Shaik Mohammed Salman's PhD Defense

2024/10/23

Shaik Mohammed Salman, ARRAY++ Phd student will defend his PhD thesis on 5th November at 13:15 in Västerås Campus

Title: Scheduling and Dispatching Strategies for Real-Time Applications in Multi-Server Systems

Date and time: November 5th, 2024, 13:15

Room: Kappa (Västerås Campus)

Opponent: Marko Bertogna, Professor, University of Modena and Reggio Emilia, Italy.

Committee:

Johan Eker, Professor, Lund University, Sweden

Risat Pathan, Associalte Professor, Chalmers University of Technology, Sweden

Dakshina Dasari, PhD, Robert Bosch GmbH, Germany

Professor Mats Björkman, Professor, Mälardalen University, Sweden (reserve)

Advisors:

Thomas Nolte, Professor, MDU

Alessandro Papadopoulos, MDU

Saad Mubeen, MDU

Abstract:

Real-time systems are central components in, e.g., industrial robots and automated guided vehicles, which integrate a wide range of algorithms with varying levels of timing requirements to achieve their functional behavior. Historically, in certain systems, these algorithms were deployed on dedicated single core hardware platforms that exchanged information over a real-time network, while more recent designs have adapted an integrated architecture where these algorithms are executed on an embedded multi-core hardware platform. Meanwhile, the advantages provided by cloud and fog architectures for non-real time applications have prompted discussions about the possibility of achieving similar benefits for systems such as industrial robot controllers. This thesis addresses a subset of challenges related to scheduling to facilitate this transition, and presents three main contributions aimed at improving online scheduling approaches in multi-server systems for applications with real-time requirements.
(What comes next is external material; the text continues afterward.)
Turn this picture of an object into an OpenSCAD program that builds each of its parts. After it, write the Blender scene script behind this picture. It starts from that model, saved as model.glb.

First, an approach based on minimum parallelism reservations is proposed for scheduling sequential tasks in hierarchical multi-server systems with clairvoyant inputs, ensuring adherence to hard real-time requirements. Second, a framework is introduced that utilizes estimated processing times to enhance average throughput in distributed multi-queue multi-server systems while managing tasks with stochastic inputs and firm real-time requirements, thereby improving resource utilization. Finally, competitive algorithms are proposed that leverage estimated processing times to minimize average (modified) tardiness in centralized single-queue multi-server systems, addressing the scheduling of sequential tasks with arbitrary arrivals and soft real-time requirements. Collectively, these contributions establish a robust foundation for improving the performance of real-time systems operating in increasingly complex environments characterized by dynamic workloads and varying resource availability.